● **PROBLEM**
Only the lines from the one with "end_edges = ends[0].edges()" through the one with "import math" are to be restated, word for word, with both of them included.

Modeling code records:
########################################
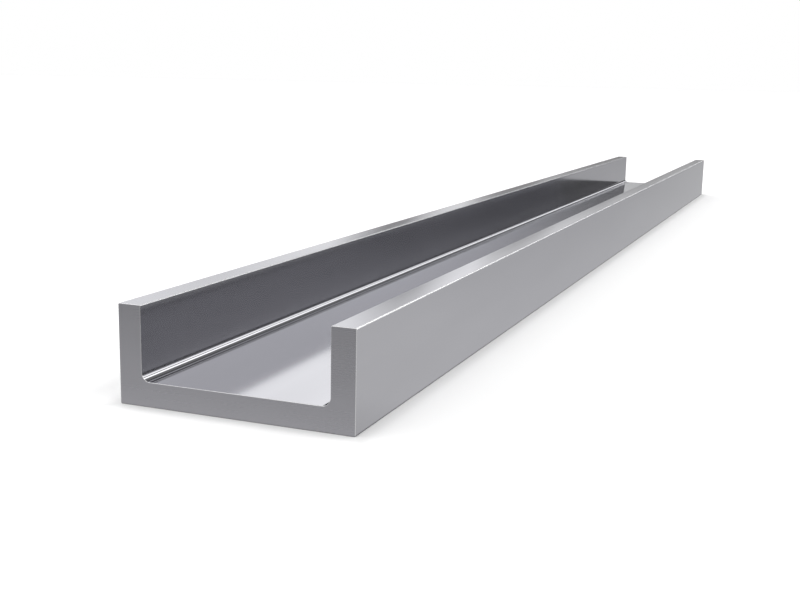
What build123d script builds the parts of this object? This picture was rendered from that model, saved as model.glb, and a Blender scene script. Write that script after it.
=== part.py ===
from build123d import *
import os

# Sizes in millimetres. The channel lies on the back of its web, with its flanges up.
# X runs across the section, Y along the length and Z up. The origin is the middle of the underside.
channel_width = 100.0      # over the outside faces of the two flanges
channel_height = 40.0      # from the underside of the web to the toes of the flanges
web_thickness = 10.0
flange_thickness = 10.0
channel_length = 1000.0
root_radius = 3.5          # fillet in each inside corner, where web and flange meet
corner_radius = 0.5        # slight round on the outer corners and on the toes
end_break = 0.2            # edges broken all round each sawn end

# What follows from the sizes above
gap_between_flanges = channel_width - 2 * flange_thickness
flange_rise = channel_height - web_thickness
root_fit = min(root_radius, 0.45 * gap_between_flanges, 0.8 * flange_rise)
corner_fit = min(corner_radius, 0.45 * flange_thickness, 0.45 * web_thickness)
end_fit = min(end_break, 0.9 * corner_fit, 0.25 * channel_length)


def channel_section():
    """The U of the cross-section: a web with a flange at each edge, and square toes."""
    with BuildSketch(Plane.XZ) as section:
        Rectangle(channel_width, channel_height, align=(Align.CENTER, Align.MIN))
        with Locations((0, web_thickness)):
            Rectangle(
                gap_between_flanges,
                flange_rise,
                align=(Align.CENTER, Align.MIN),
                mode=Mode.SUBTRACT,
            )
        roots = section.vertices().filter_by_position(Axis.Y, web_thickness, web_thickness)
        outer_corners = section.vertices() - roots
        fillet(roots, radius=root_fit)
        fillet(outer_corners, radius=corner_fit)
    return section.sketch


def sawn_length(section):
    """The section run out to its length, cut square and deburred at both ends."""
    bar = extrude(section, amount=channel_length / 2, both=True)
    ends = bar.faces().filter_by(Axis.Y).sort_by(Axis.Y)
    end_edges = ends[0].edges() + ends[-1].edges()
    return chamfer(end_edges, length=end_fit)


channel = sawn_length(channel_section())
channel.label = "channel"

os.makedirs("parts", exist_ok=True)
export_step(channel, "parts/channel.step")
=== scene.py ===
# %% [markdown]
# # A metal channel section
#
# The object is one length of steel channel: a flat web with a flange standing at each edge.
# The mill drew it in one piece, so its faces are flat and smooth, its inside corners have a
# small fillet, and its ends are sawn square.
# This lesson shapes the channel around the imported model, gives its faces four finishes of
# one steel, and then lights it as a long product is lit in a studio.

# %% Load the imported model
import math

import bpy
from mathutils import Matrix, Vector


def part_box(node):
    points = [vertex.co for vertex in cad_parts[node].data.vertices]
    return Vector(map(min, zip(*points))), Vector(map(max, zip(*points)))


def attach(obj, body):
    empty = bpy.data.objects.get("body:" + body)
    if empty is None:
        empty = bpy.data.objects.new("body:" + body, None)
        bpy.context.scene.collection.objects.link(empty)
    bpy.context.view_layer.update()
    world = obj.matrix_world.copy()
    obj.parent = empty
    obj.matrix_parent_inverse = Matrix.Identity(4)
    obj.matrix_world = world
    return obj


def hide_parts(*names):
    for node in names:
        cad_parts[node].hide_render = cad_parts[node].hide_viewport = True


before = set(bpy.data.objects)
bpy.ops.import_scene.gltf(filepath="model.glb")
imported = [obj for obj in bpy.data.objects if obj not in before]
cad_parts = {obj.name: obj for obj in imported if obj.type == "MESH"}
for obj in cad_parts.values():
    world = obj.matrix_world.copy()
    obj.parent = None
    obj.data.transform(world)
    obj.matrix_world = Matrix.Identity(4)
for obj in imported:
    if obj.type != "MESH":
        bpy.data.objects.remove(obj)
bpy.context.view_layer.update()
bpy.ops.object.select_all(action="DESELECT")
print("packed nodes:", sorted(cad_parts))

# %% [markdown]
# ## Sizes
#
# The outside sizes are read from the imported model, so the looks can't drift away from it.
# Only what a box can't tell is written here: the wall, the fillets and the broken edges.
# Blender works in metres, so a millimetre is named once and used everywhere.

# %% Sizes of the channel
MM = 0.001
low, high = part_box("channel")
width, length, height = high - low
wall = 10 * MM              # web and flanges are equally thick
root_radius = 3.5 * MM      # fillet where web and flange meet
corner_radius = 0.5 * MM    # slight round on outer corners and toes
end_break = 0.2 * MM        # deburred edge all round each sawn end
inner_face = width / 2 - wall    # x of a flange's inner face
touch = 0.01 * MM           # how near a coordinate must be to count as equal
print("channel:", [round(size / MM, 3) for size in (width, height, length)], "mm")


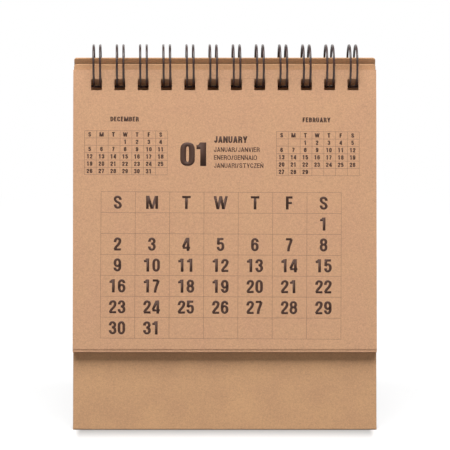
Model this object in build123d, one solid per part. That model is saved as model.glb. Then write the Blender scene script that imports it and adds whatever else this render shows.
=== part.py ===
from build123d import *
import os
from math import acos, asin, atan, atan2, cos, degrees, hypot, radians, sin, sqrt, tan

# Flip desk calendar: twelve paper leaves on a twin-loop wire, over a folding card stand.
# Millimetres. X runs across the calendar, -Y is the side that is read, +Z is up.
# The origin is at the centre of the base, on the surface the calendar stands on.

# ---- driving dimensions ----
WIDTH = 110.0  # every card and every leaf, from side to side
CARD = 0.8  # thickness of the kraft board
PAPER = 0.15  # thickness of a leaf
LEAF_HEIGHT = 101.4
FRONT_HEIGHT = 132.6  # front panel, from the crease's axis to its top edge
FRONT_LEAN = 15.0  # degrees back from upright
BASE_DEPTH = 66.0  # from the front of the crease to the back edge of the base
HEEL = 4.5  # how far the base runs on behind the back panel's inner face
CORNER = 1.0  # rounded corners of the board
EDGE_ROUND = 0.3  # softened edges of the front and back panels
CREASE_PLAY = 0.05  # between the front panel and the end of the base flap

PITCH = 25.4 / 3  # three loops to the inch
SIDE_MARGIN = 7.0  # least distance from the middle of the end hole to the card's side
WIRE = 0.8  # diameter of the wire
LOOP_GAP = 2.4  # between the middles of the two wires of one loop
HOLE_PLAY = 0.4  # each side of a loop in its hole
HOLE_CORNER = 0.25
ROOT_BEND = 0.8  # centre-line radius where a loop turns into the next one
WIRE_END = 1.5  # straight stub at each end of the wire
TIP_PLAY = 0.15  # between a loop's closed tip and the roots beside it

LEAF_MARGIN = 3.5  # paper above a hole
STEEPEST = 45.0  # degrees, the most that the wire slants as it goes through a leaf
SEAT_PLAY = 0.02  # between the wire and the top edge of a leaf's hole
LEAF_STEP = 0.25  # from one leaf to the next, along the ring
HUB_RADIUS = 3.3  # the boards' top edges stay within this radius of the ring's centre
HUB_PLAY = 0.15  # between those edges and the leaves' top edges as they go over

FRONT_SET = 0.3  # front panel's mid-plane, in front of the ring's centre
FRONT_RISE = 0.7  # front panel's top edge, above the ring's centre
BACK_SET = 1.5  # back panel's mid-plane, behind the ring's centre
FRONT_HOLE_PLAY = 0.15  # between the wire and the upper edge of the front panel's hole
BACK_HOLE_PLAY = 0.1  # between the wire and the lower edge of the back panel's hole
SEAM_PLAY = 0.4  # each side of the wire's seam, between the last leaf and the front panel
ROOT_PLAY = 0.15  # between the wire's roots and the front panel
LEAF_REST = 0.35  # between the last leaf's lower edge and the front panel
BACK_REST = 0.12  # between the first leaf and the back panel once it is turned over
FOOT_PLAY = 0.03  # between the back panel's foot and the base

TAB_WIDTH = 14.0
TAB_SPACING = 60.0  # between the middles of the two tabs
TAB_SHORT = 0.1  # how far a tab ends above the base's underside
SLOT_SIDE_PLAY = 0.5
SLOT_FRONT_PLAY = 0.9  # room for the foot to swing forward as the stand folds
SLOT_BACK_PLAY = 0.25

MONTHS = (
    "january", "february", "march", "april", "may", "june",
    "july", "august", "september", "october", "november", "december",
)

# ---- the ring that the wire's loops follow ----
WIRE_RADIUS = WIRE / 2
LOOPS = int((WIDTH - 2 * SIDE_MARGIN) / PITCH) + 1
LOOP_PLACES = [(i - (LOOPS - 1) / 2) * PITCH for i in range(LOOPS)]
HOLE = LOOP_GAP + WIRE + 2 * HOLE_PLAY  # side of a square hole
STEEP = radians(STEEPEST)
LEAF_SEAT = WIRE_RADIUS / cos(STEEP) + PAPER / 2 * tan(STEEP) + SEAT_PLAY
LEAF_REACH = LEAF_MARGIN + LEAF_SEAT  # from a leaf's top edge down to the wire's middle
RING = HUB_RADIUS + HUB_PLAY + LEAF_REACH  # centre-line radius of a loop

# ---- the stand ----
FRONT = radians(FRONT_LEAN)
CREASE_Y = -BASE_DEPTH / 2 + CARD / 2
CREASE_Z = CARD / 2
FRONT_FACE = FRONT_SET + CARD / 2  # front panel's front face, in front of the ring's centre
FRONT_BELOW = FRONT_HEIGHT - FRONT_RISE  # front panel, below the level of the ring's centre
RING_Y = CREASE_Y + FRONT_BELOW * sin(FRONT) + FRONT_SET * cos(FRONT)
RING_Z = CREASE_Z + FRONT_BELOW * cos(FRONT) - FRONT_SET * sin(FRONT)

# The back panel's inner face passes through its foot and touches a small circle about the ring.
FOOT_Y = BASE_DEPTH / 2 - HEEL
FOOT_Z = CARD + FOOT_PLAY
BACK_INNER = BACK_SET - CARD / 2
BACK_OUTER = BACK_SET + CARD / 2
FOOT_REACH = hypot(FOOT_Y - RING_Y, RING_Z - FOOT_Z)
BACK = atan2(FOOT_Y - RING_Y, RING_Z - FOOT_Z) - asin(BACK_INNER / FOOT_REACH)
BACK_BELOW = sqrt(FOOT_REACH**2 - BACK_INNER**2)
BACK_RISE = sqrt(HUB_RADIUS**2 - BACK_OUTER**2)

# ---- the leaves: each one's turn about the ring, counted from its own hanging line ----
LAST_SET = FRONT_FACE + WIRE + 2 * SEAM_PLAY + PAPER / 2  # last leaf, in front of the centre
LAST_CROSSING = asin(LAST_SET / RING)
LAST_BELOW = RING * cos(LAST_CROSSING) + LEAF_HEIGHT - LEAF_REACH
LAST_BACK_FACE = LAST_SET - PAPER / 2
LEAF_TOE = acos((FRONT_FACE + LEAF_REST) / hypot(LAST_BACK_FACE, LAST_BELOW)) - atan2(
    LAST_BELOW, LAST_BACK_FACE
)
LEAF_LEAN = FRONT - LEAF_TOE
STEP_ANGLE = LEAF_STEP / RING
LEAVES = len(MONTHS)


def crossing(leaf):
    """Angle at the ring's centre from a leaf's hanging line to its hole, leaf 0 in front."""
    return LAST_CROSSING + (LEAVES - 1 - leaf) * STEP_ANGLE


# All leaves over: the first one lies along the back panel.
BACK_CROSSING = asin((BACK_OUTER + BACK_REST + PAPER / 2) / RING)
LEAF_TRAVEL = radians(360) - LEAF_LEAN - BACK
WIRE_TRAVEL = LEAF_TRAVEL - crossing(0) - BACK_CROSSING

# ---- the stand's fold ----
BACK_TRAVEL = FRONT + BACK
BASE_TRAVEL = radians(90) + FRONT


def radial(angle):
    """Unit vector from the ring's centre: straight down at 0, forward and up as it grows."""
    return Vector(0, -sin(angle), -cos(angle))


def along(angle):
    """Unit vector along the ring, the way the angle grows."""
    return Vector(0, -cos(angle), sin(angle))


RING_CENTRE = Vector(0, RING_Y, RING_Z)
CREASE = Vector(0, CREASE_Y, CREASE_Z)


def leaf_hinge(leaf):
    """Middle of the wire where a leaf hangs on it."""
    return RING_CENTRE + radial(LEAF_LEAN + crossing(leaf)) * RING


def upright_plane(origin, lean, side):
    """Plane of a sheet that leans by an angle: side -1 faces forward, 1 faces back."""
    return Plane(origin, x_dir=(-side, 0, 0), z_dir=(0, side * cos(lean), sin(lean)))


def sheet_outline(top, bottom):
    return Pos(0, (top + bottom) / 2) * Rectangle(WIDTH, top - bottom)


def hole_row(hole_top, sheet):
    """Row of square punches through a sheet, their upper edges at one height."""
    hole = RectangleRounded(HOLE, HOLE, HOLE_CORNER)
    return [Pos(x, hole_top - HOLE / 2) * extrude(hole, sheet, both=True) for x in LOOP_PLACES]


def board_blank(top, bottom):
    """Board with round top corners, softened edges and a square foot, before it is punched."""
    outline = sheet_outline(top, bottom)
    outline = fillet(outline.vertices().group_by(Axis.Y)[-1], CORNER)
    blank = extrude(outline, CARD / 2, both=True)
    rim = blank.edges().filter_by(Axis.Z, reverse=True).group_by(Axis.Y)[1:]
    return fillet([edge for level in rim for edge in level], EDGE_ROUND)


def wire_side(board_set, side):
    """How far below the ring's centre the wire's upper (-1) or lower (1) side passes a board."""
    slant = asin(board_set / RING)
    return RING * cos(slant) + side * (WIRE_RADIUS / cos(slant) + CARD / 2 * tan(slant))


def front_panel():
    """Front board with a half-round bead along the crease at its foot."""
    plane = upright_plane(RING_CENTRE, FRONT, -1)
    hole_top = FRONT_HOLE_PLAY - wire_side(FRONT_SET, -1)
    board = board_blank(FRONT_RISE, -FRONT_BELOW) - hole_row(hole_top, CARD)
    bead = Pos(0, -FRONT_BELOW) * Rot(0, 90, 0) * Cylinder(CARD / 2, WIDTH)
    return plane * Pos(0, 0, FRONT_SET) * (board + bead)


def tab_places():
    return (-TAB_SPACING / 2, TAB_SPACING / 2)


def back_panel():
    """Back board with two tabs at its foot that drop into the base's slots."""
    plane = upright_plane(RING_CENTRE, BACK, 1)
    hole_top = HOLE - BACK_HOLE_PLAY - wire_side(BACK_SET, 1)
    board = board_blank(BACK_RISE, -BACK_BELOW) - hole_row(hole_top, CARD)
    tab_length = (FOOT_Z - TAB_SHORT) / cos(BACK)
    tab = Rectangle(TAB_WIDTH, 2 * tab_length)
    tabs = [Pos(x, -BACK_BELOW) * extrude(tab, CARD / 2, both=True) for x in tab_places()]
    return plane * Pos(0, 0, BACK_SET) * (board + tabs)


def base_flap():
    """Base board that lies flat: its front end is cut to clear the front panel and the bead."""
    clear = CARD / 2 + CREASE_PLAY
    front_top = CREASE_Y + (clear + CARD / 2 * sin(FRONT)) / cos(FRONT)
    front_low = CREASE_Y + (clear - CARD / 2 * sin(FRONT)) / cos(FRONT)
    back_end = BASE_DEPTH / 2
    section = Polyline(
        (front_low, 0), (back_end, 0), (back_end, CARD), (front_top, CARD), close=True
    )
    board = extrude(Plane.YZ * make_face(section), WIDTH / 2, both=True)
    back_corners = board.edges().filter_by(Axis.Z).group_by(Axis.Y)[-1]
    board = fillet(back_corners, CORNER)
    slot_front = FOOT_Y - SLOT_FRONT_PLAY
    slot_back = FOOT_Y + CARD / cos(BACK) + FOOT_Z * tan(BACK) + SLOT_BACK_PLAY
    slot = Box(TAB_WIDTH + 2 * SLOT_SIDE_PLAY, slot_back - slot_front, 4 * CARD)
    return board - [Pos(x, (slot_front + slot_back) / 2, 0) * slot for x in tab_places()]


def leaf(number):
    """One month's leaf, hanging from the wire by the top edge of its holes."""
    plane = upright_plane(leaf_hinge(number), LEAF_LEAN, -1)
    sheet = extrude(sheet_outline(LEAF_REACH, LEAF_REACH - LEAF_HEIGHT), PAPER / 2, both=True)
    return plane * (sheet - hole_row(LEAF_SEAT, PAPER))


# ---- the wire: up one side of a loop, round its tip, down the other side, on to the next ----
ROOT_SET = FRONT_FACE + WIRE_RADIUS + ROOT_PLAY  # roots' middles, in front of the centre
ROOT_ANGLE = FRONT + asin(ROOT_SET / hypot(RING, ROOT_BEND)) + atan(ROOT_BEND / RING)
TIP_BEND = LOOP_GAP / 2
TIP_BACK = sqrt(
    (TIP_BEND + ROOT_BEND + WIRE + TIP_PLAY) ** 2 - (TIP_BEND + ROOT_BEND) ** 2
)
TIP_ANGLE = ROOT_ANGLE + radians(360) - TIP_BACK / RING


def ring_point(x, angle):
    return RING_CENTRE + Vector(x, 0, 0) + radial(angle) * RING


def root_bend(x, side):
    """Quarter turn at the root of a loop's wire, and the point where the straight run meets it."""
    start = ring_point(x, ROOT_ANGLE)
    middle = start + Vector(side * ROOT_BEND, 0, 0)
    down = along(ROOT_ANGLE) * -ROOT_BEND
    half = middle + Vector(-side * ROOT_BEND * cos(radians(45)), 0, 0) + down * sin(radians(45))
    end = middle + down
    return start, half, end


def wire_path():
    """The wire's centre line, from its left end to its right end."""
    edges = []
    half_turn = (ROOT_ANGLE + TIP_ANGLE) / 2
    for number, x in enumerate(LOOP_PLACES):
        left, right = x - LOOP_GAP / 2, x + LOOP_GAP / 2
        start, half, end = root_bend(left, -1)
        if number == 0:
            edges.append(Line(end - Vector(WIRE_END, 0, 0), end))
        edges.append(ThreePointArc(end, half, start))
        tip = ring_point(x, TIP_ANGLE) + along(TIP_ANGLE) * TIP_BEND
        left_tip, right_tip = ring_point(left, TIP_ANGLE), ring_point(right, TIP_ANGLE)
        edges.append(ThreePointArc(start, ring_point(left, half_turn), left_tip))
        edges.append(ThreePointArc(left_tip, tip, right_tip))
        start, half, end = root_bend(right, 1)
        edges.append(ThreePointArc(right_tip, ring_point(right, half_turn), start))
        edges.append(ThreePointArc(start, half, end))
        run = WIRE_END if number == LOOPS - 1 else PITCH - LOOP_GAP - 2 * ROOT_BEND
        edges.append(Line(end, end + Vector(run, 0, 0)))
    return Wire(edges)


def binding_wire():
    path = wire_path()
    section = Plane(path @ 0, z_dir=path % 0) * Circle(WIRE_RADIUS)
    return sweep(section, path)


def main():
    nodes = {
        "front_panel": front_panel(),
        "base_flap": base_flap(),
        "back_panel": back_panel(),
        "binding_wire": binding_wire(),
    }
    for number, month in enumerate(MONTHS):
        nodes[f"leaf_{number + 1:02d}_{month}"] = leaf(number)
    os.makedirs("parts", exist_ok=True)
    for name, solid in nodes.items():
        export_step(solid, f"parts/{name}.step")
    print("ring radius", round(RING, 3), "back lean", round(degrees(BACK), 3))


if __name__ == "__main__":
    main()
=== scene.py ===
"""Looks of a flip desk calendar: kraft boards, twelve printed leaves and a dark twin-loop wire."""

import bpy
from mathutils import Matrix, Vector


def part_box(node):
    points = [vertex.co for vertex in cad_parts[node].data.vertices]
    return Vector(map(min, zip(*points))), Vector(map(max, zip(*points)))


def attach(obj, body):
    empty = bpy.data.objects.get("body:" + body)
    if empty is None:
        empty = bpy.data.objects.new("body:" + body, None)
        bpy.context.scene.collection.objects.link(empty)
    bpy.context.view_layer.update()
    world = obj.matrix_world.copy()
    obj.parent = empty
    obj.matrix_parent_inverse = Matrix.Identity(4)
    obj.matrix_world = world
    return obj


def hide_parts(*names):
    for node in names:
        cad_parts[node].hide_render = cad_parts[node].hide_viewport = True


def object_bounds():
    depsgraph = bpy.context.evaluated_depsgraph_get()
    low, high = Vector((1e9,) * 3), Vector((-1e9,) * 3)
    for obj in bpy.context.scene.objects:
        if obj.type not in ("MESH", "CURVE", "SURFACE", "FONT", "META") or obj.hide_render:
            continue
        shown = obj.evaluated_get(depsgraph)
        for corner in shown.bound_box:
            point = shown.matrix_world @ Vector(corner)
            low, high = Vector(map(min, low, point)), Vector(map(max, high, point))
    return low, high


bl_info = {
    "name": "Flip desk calendar",
    "version": (1, 0, 0),
    "blender": (4, 5, 0),
    "location": "View3D > Sidebar > Calendar",
    "description": "Finishes a flip desk calendar's boards and wire, and makes its printed leaves",
    "category": "Object",
}

from math import cos, radians, sin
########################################
● **FINISHED EXERCISE**
    end_edges = ends[0].edges() + ends[-1].edges()
    return chamfer(end_edges, length=end_fit)


channel = sawn_length(channel_section())
channel.label = "channel"

os.makedirs("parts", exist_ok=True)
export_step(channel, "parts/channel.step")
=== scene.py ===
# %% [markdown]
# # A metal channel section
#
# The object is one length of steel channel: a flat web with a flange standing at each edge.
# The mill drew it in one piece, so its faces are flat and smooth, its inside corners have a
# small fillet, and its ends are sawn square.
# This lesson shapes the channel around the imported model, gives its faces four finishes of
# one steel, and then lights it as a long product is lit in a studio.

# %% Load the imported model
import math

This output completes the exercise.